First, break the string into a list of individual words:

string.split()

['yes', 'eyes', 'yesterday', 'yes']

Then iterate over this list of individual words and use the expression

"no" if word=="yes" else word

to replace every "yes" with "no" in a list comprehension

["no" if word=="yes" else word for word in string.split()]

['no', 'eyes', 'yesterday', 'no']

Finally, return this changed list back to a string with the .join() method of the string " " (the delimiter).

Answer 2

Try this:

import re

string = "yes eyes yesterday yes"
new_str = re.sub(r"\byes\b", "no", string)

Output:

no eyes yesterday no

Answer 3

If you use regex, you can specify word boundaries with \b:

import re

sentence = 'yes no yesyes'

sentence = re.sub(r'\byes\b', 'no', sentence)
print(sentence)

Output:

no no yesyes

Notice that 'yesyes' is not changed (to 'no').
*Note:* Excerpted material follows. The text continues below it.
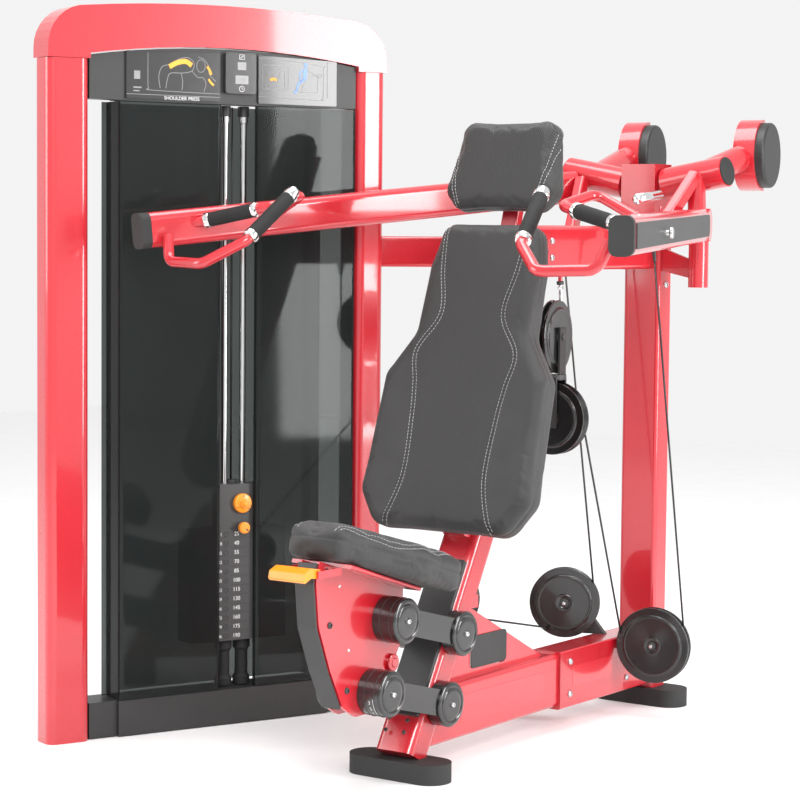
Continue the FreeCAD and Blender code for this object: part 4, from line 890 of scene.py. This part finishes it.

You can read more about Python's re module here.

Answer 4

You can use re here.

re.sub(r'\byes\b','no',"yes eyes yesterday yes")
# 'no eyes yesterday no'

From docs:

\b- Matches the empty string, but only at the beginning or end of a word. A word is defined as a sequence of word characters. Note that formally, \b is defined as the boundary between a \w and a \W character (or vice versa), or between \w and the beginning/end of the string. This means that r'\bfoo\b' matches 'foo', 'foo.', '(foo)', 'bar foo baz' but not 'foobar' or 'foo3'.